Sans vouloir faire une redite des critiques que l'on peut trouver sur le site, il s'agirait de se poser la question suivante :
Que reste-t-il de ce film aux petits enfants de Marx et de Coca-Cola ?


Godard dresse une fresque sociologique des hommes et des femmes de ce qui préfigure mai 68. Comme toujours avec le réalisateur, c'est éparse et parfois on y comprend de prime abord rien. J'en prends pour preuve le début du film avec cette bande-sonore qui fait grincer. Pourtant elle prend tout son sens lorsque Chantal Goya demande à Jean-Pierre Léaud, s'il se croit le centre du monde ? Une simple question recentre le spectateur sur l'art cinématographique mais aussi sur le sujet de ce film : La relation entre le masculin et le féminin.


Et le film fourmille de réflexions, qui certes préfigurent cette révolte de mai 68, mais qui préfigurent surtout l'aujourd'hui. Entre-autres, mariage, prostitution, sexualité sont abordés et enfin la force, le regard et la réponse de fin sur l'avortement de Chantal Goya portée par le regard en plan fixe de Godard.

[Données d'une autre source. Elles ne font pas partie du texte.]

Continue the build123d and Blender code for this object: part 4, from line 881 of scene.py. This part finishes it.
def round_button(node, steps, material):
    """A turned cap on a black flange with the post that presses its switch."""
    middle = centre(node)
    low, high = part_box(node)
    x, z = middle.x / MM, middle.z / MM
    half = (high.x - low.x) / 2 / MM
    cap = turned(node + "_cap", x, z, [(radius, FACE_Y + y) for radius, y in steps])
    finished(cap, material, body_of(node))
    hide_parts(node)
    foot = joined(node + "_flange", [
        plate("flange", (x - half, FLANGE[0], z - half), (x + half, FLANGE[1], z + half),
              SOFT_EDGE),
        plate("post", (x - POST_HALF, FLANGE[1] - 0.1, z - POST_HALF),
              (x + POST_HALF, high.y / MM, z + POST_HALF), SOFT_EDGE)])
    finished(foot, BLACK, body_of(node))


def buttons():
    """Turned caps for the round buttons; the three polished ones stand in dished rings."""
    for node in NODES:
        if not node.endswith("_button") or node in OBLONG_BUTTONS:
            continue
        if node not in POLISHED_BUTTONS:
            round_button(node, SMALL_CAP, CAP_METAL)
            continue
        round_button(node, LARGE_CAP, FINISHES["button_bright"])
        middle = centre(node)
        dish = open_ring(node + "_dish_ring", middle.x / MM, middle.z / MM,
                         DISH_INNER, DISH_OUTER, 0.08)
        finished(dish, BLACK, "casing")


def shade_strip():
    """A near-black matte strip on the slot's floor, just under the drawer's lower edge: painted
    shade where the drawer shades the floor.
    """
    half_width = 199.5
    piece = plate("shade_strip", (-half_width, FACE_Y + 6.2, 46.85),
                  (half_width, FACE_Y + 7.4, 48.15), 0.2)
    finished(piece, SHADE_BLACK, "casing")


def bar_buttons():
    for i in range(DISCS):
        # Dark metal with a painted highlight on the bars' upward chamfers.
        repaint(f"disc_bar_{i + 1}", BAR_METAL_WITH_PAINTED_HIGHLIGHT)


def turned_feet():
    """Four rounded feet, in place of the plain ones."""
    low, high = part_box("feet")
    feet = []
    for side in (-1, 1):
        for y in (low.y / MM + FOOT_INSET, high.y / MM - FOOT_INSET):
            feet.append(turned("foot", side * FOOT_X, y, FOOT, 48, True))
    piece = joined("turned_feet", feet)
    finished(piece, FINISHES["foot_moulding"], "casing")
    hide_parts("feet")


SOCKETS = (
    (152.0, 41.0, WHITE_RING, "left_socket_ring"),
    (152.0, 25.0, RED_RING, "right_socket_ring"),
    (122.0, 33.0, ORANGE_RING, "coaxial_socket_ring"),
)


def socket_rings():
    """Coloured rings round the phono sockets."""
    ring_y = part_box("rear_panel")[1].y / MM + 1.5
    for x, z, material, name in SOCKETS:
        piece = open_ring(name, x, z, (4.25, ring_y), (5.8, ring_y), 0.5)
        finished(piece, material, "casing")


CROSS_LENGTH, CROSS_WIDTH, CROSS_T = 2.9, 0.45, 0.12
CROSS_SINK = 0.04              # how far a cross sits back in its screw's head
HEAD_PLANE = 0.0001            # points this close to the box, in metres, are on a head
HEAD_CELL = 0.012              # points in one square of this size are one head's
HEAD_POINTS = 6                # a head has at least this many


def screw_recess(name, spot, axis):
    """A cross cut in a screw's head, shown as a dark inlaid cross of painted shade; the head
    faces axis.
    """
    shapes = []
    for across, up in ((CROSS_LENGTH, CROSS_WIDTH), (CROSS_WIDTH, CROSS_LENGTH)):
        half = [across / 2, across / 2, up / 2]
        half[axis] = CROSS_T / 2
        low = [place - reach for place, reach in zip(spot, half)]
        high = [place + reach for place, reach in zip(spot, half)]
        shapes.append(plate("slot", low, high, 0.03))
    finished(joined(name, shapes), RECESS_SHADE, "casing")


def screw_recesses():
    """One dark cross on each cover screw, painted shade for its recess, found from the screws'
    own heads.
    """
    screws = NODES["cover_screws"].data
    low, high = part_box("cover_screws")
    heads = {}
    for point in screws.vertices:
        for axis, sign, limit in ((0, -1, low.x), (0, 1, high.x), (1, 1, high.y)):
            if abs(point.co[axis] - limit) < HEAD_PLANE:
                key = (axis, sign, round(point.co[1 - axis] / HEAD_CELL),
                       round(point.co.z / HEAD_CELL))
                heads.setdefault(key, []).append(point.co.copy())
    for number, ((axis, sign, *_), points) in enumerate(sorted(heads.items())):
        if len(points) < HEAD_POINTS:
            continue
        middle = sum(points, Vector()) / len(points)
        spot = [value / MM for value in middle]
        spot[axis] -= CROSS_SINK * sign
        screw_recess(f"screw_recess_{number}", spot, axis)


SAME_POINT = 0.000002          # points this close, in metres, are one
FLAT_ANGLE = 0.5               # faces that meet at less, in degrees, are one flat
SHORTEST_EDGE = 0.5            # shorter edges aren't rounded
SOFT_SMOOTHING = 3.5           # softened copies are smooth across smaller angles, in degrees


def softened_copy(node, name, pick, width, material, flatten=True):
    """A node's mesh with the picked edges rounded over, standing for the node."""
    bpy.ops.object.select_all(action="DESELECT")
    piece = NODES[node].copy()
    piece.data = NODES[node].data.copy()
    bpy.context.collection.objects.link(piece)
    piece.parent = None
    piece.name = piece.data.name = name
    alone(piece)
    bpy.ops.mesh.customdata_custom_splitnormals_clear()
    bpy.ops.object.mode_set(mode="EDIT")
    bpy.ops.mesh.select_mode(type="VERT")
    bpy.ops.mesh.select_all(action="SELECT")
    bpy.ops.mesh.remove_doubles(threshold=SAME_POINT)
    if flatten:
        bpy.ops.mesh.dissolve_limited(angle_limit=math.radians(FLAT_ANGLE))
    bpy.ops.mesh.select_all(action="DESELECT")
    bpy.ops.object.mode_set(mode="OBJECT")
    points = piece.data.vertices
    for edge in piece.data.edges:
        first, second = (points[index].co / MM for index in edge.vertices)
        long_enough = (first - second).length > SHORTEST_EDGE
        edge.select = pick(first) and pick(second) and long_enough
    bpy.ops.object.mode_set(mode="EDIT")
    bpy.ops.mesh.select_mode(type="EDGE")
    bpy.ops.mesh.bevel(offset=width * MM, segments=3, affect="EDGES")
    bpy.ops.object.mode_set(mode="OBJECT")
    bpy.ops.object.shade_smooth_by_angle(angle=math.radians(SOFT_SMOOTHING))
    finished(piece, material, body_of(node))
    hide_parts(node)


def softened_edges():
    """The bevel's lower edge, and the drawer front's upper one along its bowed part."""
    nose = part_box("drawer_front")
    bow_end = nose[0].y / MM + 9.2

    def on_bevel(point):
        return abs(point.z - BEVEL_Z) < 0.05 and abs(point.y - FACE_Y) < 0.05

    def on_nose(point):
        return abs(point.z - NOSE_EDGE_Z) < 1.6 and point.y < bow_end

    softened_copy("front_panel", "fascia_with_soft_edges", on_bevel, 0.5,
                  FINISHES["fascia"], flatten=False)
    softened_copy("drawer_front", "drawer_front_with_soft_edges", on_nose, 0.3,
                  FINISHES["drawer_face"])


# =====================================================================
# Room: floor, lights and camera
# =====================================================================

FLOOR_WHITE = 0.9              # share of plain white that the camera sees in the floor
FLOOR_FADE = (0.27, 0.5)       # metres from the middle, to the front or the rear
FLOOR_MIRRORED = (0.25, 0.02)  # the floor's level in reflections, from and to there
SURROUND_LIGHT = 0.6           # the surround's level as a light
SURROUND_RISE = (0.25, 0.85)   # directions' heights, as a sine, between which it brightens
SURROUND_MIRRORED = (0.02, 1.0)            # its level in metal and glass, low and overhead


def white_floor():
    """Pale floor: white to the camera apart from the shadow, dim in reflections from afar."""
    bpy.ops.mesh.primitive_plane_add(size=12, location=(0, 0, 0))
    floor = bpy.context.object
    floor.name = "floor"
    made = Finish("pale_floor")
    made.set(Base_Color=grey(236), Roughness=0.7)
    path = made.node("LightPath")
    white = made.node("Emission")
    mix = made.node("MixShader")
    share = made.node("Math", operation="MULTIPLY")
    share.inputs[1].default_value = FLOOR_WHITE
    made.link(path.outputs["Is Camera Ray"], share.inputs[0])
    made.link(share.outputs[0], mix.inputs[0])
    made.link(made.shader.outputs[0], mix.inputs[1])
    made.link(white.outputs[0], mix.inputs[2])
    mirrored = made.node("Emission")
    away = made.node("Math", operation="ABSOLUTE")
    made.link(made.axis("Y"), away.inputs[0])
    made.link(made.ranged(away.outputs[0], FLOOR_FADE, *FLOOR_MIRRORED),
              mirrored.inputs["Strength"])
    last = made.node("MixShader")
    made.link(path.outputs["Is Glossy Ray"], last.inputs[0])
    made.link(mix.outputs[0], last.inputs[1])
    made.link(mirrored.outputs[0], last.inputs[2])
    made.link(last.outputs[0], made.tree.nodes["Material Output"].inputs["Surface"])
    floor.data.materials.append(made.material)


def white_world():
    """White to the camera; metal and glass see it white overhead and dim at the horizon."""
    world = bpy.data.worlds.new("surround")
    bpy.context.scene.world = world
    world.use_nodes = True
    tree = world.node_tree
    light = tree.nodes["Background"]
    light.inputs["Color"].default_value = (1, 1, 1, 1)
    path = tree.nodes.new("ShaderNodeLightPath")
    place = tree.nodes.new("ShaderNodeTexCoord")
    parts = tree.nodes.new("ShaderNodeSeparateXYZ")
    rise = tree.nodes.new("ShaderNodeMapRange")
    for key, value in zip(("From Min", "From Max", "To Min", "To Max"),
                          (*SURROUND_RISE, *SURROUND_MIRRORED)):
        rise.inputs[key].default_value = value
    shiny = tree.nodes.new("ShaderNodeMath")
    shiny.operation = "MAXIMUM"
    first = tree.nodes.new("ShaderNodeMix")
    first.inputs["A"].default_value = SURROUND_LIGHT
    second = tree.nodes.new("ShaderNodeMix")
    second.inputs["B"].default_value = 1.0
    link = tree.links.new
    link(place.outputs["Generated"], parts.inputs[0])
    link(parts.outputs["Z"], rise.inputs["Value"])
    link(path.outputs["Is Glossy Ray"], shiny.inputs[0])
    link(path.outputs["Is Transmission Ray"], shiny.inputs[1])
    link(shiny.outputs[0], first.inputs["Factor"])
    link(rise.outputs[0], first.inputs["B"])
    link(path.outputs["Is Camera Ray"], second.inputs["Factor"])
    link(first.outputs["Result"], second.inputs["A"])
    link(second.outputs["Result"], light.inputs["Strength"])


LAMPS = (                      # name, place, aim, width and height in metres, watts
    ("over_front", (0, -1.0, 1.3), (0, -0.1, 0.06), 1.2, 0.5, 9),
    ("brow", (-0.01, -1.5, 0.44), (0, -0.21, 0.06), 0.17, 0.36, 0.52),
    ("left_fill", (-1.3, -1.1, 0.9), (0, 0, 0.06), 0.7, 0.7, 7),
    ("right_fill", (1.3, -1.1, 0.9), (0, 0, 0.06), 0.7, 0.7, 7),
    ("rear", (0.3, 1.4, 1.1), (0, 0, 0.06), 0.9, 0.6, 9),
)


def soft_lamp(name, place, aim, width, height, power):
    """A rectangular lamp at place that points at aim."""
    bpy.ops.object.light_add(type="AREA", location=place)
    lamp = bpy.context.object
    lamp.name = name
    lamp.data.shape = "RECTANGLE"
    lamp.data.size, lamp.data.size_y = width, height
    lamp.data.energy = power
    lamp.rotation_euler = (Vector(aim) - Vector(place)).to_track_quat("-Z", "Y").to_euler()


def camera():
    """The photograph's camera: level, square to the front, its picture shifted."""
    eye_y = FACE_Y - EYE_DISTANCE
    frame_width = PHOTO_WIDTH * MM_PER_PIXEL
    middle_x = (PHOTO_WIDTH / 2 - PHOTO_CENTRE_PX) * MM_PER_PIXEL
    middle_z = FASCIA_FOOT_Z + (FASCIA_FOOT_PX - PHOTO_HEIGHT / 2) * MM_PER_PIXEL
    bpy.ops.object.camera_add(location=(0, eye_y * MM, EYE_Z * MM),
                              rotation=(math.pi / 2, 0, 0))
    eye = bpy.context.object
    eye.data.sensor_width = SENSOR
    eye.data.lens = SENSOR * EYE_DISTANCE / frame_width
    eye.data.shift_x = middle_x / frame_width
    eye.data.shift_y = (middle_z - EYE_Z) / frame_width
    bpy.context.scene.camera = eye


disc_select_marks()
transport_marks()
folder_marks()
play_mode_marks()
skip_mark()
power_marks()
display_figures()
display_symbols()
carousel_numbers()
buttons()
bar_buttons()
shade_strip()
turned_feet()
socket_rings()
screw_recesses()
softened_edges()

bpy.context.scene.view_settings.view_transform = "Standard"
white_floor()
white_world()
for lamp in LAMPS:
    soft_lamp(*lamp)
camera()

Combien ils sont nombreux ces plans fixes sur ses acteurs et combien ils sont signifiants. Leur portée est ici sociologique dans la mesure où l'auteur laisse tourner sa caméra et laisse ses acteurs réfléchir aux questions qui leur sont posées. D'une manière naturaliste, on retrouve des hommes et des femmes du quotidien obligés de se positionner dans le monde. Pensons à cette femme qui ne pense qu'à jouir des produits de consommation venus d'Amérique, mais qui est incapable de dire les conflits internationaux en cours, incapable de parler d'elle même si ce n'est que par le prisme de la consommation ou du prix qu'elle a gagné. Pensons aussi à l'amie de Madeleine qui ose botter en touche d'un "Ca ne vous regarde pas !" lorsque les questions deviennent trop intrusives pour elle. En clair, l'une est un produit de consommation absorbée par l'attrait du capitalisme, l'autre, séduite éventuellement par les formes du marxisme car elle est proche de Paul et ses amis, veut s'émanciper de cette société qui l'oppresse.

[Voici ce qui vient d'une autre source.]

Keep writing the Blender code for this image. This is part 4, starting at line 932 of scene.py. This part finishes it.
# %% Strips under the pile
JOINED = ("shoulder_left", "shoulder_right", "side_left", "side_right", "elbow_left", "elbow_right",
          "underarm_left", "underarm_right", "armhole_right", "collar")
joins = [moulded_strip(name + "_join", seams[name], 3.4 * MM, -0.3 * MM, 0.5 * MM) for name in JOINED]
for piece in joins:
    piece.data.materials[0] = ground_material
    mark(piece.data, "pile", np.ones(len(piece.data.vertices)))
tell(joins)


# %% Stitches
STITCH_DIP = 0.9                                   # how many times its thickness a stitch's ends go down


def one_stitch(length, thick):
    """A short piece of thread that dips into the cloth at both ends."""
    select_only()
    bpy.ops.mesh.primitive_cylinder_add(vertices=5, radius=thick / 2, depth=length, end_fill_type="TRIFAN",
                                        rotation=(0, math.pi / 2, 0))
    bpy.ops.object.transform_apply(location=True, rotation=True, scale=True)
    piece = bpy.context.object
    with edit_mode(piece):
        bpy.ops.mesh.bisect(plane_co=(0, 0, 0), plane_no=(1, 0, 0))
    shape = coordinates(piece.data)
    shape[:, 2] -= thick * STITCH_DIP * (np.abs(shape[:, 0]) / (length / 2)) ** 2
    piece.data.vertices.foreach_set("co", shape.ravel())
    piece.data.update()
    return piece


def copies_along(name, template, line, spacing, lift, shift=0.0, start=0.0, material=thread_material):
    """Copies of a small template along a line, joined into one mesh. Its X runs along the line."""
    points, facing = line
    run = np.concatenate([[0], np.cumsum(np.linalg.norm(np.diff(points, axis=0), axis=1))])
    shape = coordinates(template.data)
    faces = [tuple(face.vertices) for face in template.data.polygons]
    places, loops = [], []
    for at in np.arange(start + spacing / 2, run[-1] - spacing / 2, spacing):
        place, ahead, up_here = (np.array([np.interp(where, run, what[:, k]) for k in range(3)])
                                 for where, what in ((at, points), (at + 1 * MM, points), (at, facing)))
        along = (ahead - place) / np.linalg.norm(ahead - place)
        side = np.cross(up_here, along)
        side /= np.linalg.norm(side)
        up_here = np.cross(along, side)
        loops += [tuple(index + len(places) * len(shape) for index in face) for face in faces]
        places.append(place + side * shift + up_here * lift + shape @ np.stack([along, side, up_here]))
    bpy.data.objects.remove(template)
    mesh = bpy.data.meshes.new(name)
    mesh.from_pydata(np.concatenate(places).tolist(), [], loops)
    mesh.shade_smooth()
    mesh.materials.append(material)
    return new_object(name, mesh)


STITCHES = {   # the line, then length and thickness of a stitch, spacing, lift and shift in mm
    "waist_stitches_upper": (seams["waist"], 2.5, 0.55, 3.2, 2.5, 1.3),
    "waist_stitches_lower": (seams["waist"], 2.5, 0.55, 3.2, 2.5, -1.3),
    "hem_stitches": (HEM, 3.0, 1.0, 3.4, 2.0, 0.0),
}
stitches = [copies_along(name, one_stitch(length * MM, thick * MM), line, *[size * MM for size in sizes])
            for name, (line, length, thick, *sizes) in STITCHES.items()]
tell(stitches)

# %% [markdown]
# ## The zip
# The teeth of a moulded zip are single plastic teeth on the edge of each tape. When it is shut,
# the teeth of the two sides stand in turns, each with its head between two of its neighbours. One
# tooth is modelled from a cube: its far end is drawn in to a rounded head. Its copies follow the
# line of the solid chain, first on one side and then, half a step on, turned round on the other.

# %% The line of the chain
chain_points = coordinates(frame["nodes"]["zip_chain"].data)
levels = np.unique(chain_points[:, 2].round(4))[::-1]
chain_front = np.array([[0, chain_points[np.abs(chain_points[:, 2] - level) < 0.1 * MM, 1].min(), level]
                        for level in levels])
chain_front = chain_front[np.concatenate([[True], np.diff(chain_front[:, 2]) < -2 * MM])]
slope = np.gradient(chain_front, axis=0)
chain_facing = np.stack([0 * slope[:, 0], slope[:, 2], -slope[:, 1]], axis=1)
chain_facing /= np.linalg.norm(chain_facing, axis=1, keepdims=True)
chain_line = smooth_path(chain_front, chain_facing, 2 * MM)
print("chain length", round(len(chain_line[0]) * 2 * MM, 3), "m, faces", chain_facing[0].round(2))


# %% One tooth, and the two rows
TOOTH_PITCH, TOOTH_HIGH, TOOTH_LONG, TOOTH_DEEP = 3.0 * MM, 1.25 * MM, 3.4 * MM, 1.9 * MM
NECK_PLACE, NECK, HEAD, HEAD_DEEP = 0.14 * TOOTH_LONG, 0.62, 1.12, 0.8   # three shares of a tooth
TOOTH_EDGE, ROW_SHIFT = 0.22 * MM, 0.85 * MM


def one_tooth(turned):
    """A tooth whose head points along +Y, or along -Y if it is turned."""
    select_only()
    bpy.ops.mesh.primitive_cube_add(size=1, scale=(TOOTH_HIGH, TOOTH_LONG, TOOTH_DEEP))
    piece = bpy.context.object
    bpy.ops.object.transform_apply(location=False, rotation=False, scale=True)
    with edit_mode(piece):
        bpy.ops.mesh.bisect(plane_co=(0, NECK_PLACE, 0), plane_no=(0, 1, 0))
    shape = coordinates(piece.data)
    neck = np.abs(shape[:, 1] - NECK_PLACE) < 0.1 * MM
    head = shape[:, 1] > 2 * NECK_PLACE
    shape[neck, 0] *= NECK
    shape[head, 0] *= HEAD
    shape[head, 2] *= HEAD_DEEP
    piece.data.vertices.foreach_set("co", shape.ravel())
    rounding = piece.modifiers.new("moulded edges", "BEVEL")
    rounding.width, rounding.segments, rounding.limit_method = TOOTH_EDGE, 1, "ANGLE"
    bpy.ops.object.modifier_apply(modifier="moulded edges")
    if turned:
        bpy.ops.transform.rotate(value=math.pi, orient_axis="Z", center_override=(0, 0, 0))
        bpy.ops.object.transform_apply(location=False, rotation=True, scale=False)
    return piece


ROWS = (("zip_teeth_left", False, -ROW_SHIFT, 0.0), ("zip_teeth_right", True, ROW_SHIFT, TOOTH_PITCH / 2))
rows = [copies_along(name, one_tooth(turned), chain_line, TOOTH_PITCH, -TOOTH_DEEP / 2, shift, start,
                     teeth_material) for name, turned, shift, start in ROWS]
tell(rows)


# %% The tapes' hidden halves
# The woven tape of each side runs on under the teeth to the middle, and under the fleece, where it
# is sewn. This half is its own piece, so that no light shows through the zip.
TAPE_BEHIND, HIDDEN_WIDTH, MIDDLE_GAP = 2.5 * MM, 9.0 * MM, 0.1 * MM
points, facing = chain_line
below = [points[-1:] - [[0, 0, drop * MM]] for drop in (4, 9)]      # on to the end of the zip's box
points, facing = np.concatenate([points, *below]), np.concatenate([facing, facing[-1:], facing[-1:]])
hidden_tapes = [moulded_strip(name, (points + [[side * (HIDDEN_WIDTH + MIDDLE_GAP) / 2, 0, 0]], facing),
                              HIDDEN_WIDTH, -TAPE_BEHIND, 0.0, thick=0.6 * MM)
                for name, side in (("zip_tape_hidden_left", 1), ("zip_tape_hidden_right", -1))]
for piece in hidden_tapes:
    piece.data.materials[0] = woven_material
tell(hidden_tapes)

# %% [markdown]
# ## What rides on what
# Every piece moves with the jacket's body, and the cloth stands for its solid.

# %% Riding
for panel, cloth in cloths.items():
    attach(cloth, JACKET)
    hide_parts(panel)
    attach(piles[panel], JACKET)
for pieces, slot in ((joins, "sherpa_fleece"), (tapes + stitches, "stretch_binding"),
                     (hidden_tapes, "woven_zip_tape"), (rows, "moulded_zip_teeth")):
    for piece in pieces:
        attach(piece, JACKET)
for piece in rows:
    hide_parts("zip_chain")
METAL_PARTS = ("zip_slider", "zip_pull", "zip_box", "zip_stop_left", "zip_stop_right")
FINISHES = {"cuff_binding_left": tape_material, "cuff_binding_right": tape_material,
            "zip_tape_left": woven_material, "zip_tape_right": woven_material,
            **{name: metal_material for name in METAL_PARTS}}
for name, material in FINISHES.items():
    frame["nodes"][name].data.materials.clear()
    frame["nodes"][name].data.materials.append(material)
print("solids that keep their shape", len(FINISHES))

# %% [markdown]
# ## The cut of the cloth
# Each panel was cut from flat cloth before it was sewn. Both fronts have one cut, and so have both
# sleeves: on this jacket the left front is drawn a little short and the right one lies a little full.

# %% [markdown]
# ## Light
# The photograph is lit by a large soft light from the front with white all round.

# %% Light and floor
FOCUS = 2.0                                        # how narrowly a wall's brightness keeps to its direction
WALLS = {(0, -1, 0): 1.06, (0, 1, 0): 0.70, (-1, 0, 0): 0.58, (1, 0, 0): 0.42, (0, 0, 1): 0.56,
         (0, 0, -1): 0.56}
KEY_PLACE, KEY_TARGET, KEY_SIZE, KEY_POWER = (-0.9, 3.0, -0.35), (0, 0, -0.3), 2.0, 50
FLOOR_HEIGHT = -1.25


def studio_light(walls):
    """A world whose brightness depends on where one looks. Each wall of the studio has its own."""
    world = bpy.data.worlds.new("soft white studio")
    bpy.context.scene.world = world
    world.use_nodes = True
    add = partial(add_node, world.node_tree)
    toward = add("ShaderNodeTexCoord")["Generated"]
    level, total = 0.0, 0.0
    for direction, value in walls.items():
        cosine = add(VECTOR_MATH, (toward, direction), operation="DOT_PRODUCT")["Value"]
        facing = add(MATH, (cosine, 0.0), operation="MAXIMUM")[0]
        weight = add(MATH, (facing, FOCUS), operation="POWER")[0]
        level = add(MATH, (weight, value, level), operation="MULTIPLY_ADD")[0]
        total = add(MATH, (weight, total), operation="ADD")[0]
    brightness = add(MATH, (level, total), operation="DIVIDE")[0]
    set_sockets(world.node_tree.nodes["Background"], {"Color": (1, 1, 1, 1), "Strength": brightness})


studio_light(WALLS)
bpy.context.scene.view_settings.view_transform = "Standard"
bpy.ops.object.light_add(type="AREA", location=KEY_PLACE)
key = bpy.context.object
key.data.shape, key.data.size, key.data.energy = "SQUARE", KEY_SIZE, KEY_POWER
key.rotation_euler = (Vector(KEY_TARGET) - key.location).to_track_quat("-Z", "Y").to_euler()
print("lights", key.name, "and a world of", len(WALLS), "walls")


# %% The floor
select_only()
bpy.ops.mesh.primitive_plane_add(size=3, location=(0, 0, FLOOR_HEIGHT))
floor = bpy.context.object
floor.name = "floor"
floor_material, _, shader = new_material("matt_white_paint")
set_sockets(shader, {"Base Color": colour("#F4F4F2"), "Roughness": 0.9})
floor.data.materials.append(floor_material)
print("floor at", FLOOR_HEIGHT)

Ajoutons à cela une légèreté dans le propos porté par un Jean-Pierre Léaud fidèle à lui-même. Il porte dans le film des thématiques politiques légèrement datées mais contextuelles des années 60. La guerre du Viet Nâm paraît loin, mais la question posée sur les conflits et guerres dans le monde par Jean-pierre Léaud à cette jeune femme, elle conserve tout son sens actuel. Elle force à sa propre introspection car on ne peut que se comparer en bien ou en mal à cette jeune fille qui n'en sait rien. Qui sait - si ce ne sont des personnes politisées - quels sont les conflits actuels au moment où vous lisez cette critique ?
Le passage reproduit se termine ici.